The Investigating Agencies will not be paid a single paisa by the Government, rather they will bid for the contracts on a 3-yearly basis, with the highest bidders winning. However, any of the Agencies which successfully collects enough evidence to convict someone of having black money, will be given a specified proportion (I suggest 25%) of the black money in question, once a trial is successfully concluded.

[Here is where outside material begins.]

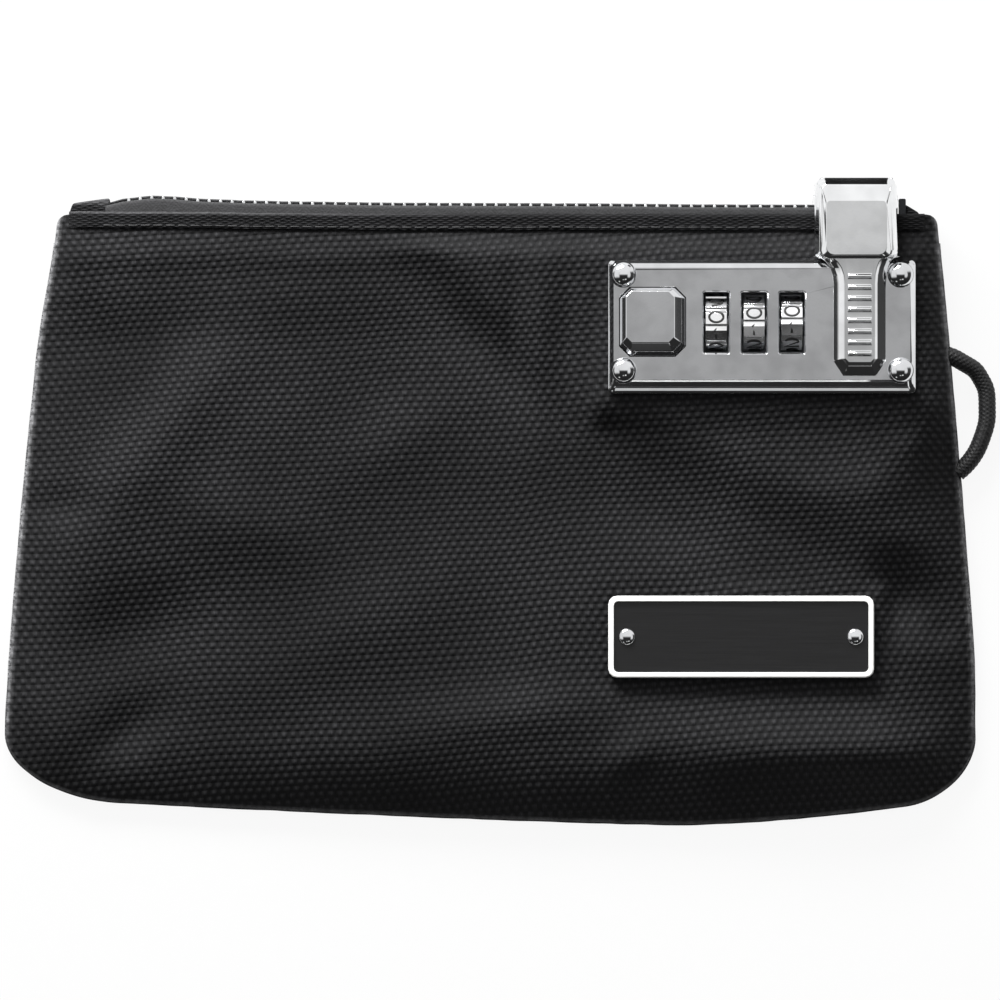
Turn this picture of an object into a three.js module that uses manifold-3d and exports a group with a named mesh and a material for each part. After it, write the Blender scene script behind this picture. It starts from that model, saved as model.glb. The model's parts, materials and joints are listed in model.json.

Naturally, there is the key problem of how to eliminate delays in court. This is best done by establishing a new set of courts for the purpose, bound by the rule that there will be only one public hearing of each case, which will continue in unbroken session (allowing for working hours and holidays) till the trial has been concluded. Evidence selected by the Agency must be presented in one go, with a maximum of three working days for the submission of all the evidence and the arguing of the case. This will concentrate the minds of the prosecuting team, so that only the key matters are presented. Similarly, the defense will have two months to prepare its response, but it will also have a maximum of three days in which to present its defense. The Judge will then have two weeks in which to prepare the judgment. For those convicted, of however small an offence, there will be a compulsory period of five years in jail, which will be non-bailable, in addition to the financial penalty of losing 100% of the black money in question, along with a fine of 150%. This will probably mean lots of separate cases being filed by the Investigating Agencies in order to get quick convictions, but that is better than waiting years for Agencies to complete rather more thorough investigations - which may or may not ever be completed.
To be eligible to be one of 15 Agencies, candidate organisations MUST be publicly quoted companies, have global operations, and have headquarters outside India (but not in any of our neighbouring countries, where black money information could be used more easily for blackmail or terrorist purposes). For example, detective agencies, security companies, and accountancy firms (or some combination of these) could be candidates for appointment as Investigative Agencies, provided they have headquarters in a location that suggests sufficient distance and objectivity as well as the likelihood of probity.
As it may be too difficult for too many people in power if the Investigative Agencies were to trace and prosecute on the basis of black money in the past, there should be a “National Clean Money Day” (NCMD), announced say a year from the creation of the National Clean Money legislation. Up to that NCMD, everyone is free to declare their assets abroad or in the country. No tax needs to be paid on these assets and no prosecution will result. However, the Clean Money Laws (as proposed above) will apply from the NCMD.
No one, including the President of India, should be outside the reach of the Investigative Agencies. If any official or dignitary of the nation is convicted under the Clean Money Laws, that person will be considered to have been impeached from office, and a replacement would be sought according to existing or new arrangements in our Constitution, laws and regulations.
Versions of the above piece were declined by Civil Society, Economic Times, Hindustan Times, Indian Express, Mint, Tehelka, and The Hindu.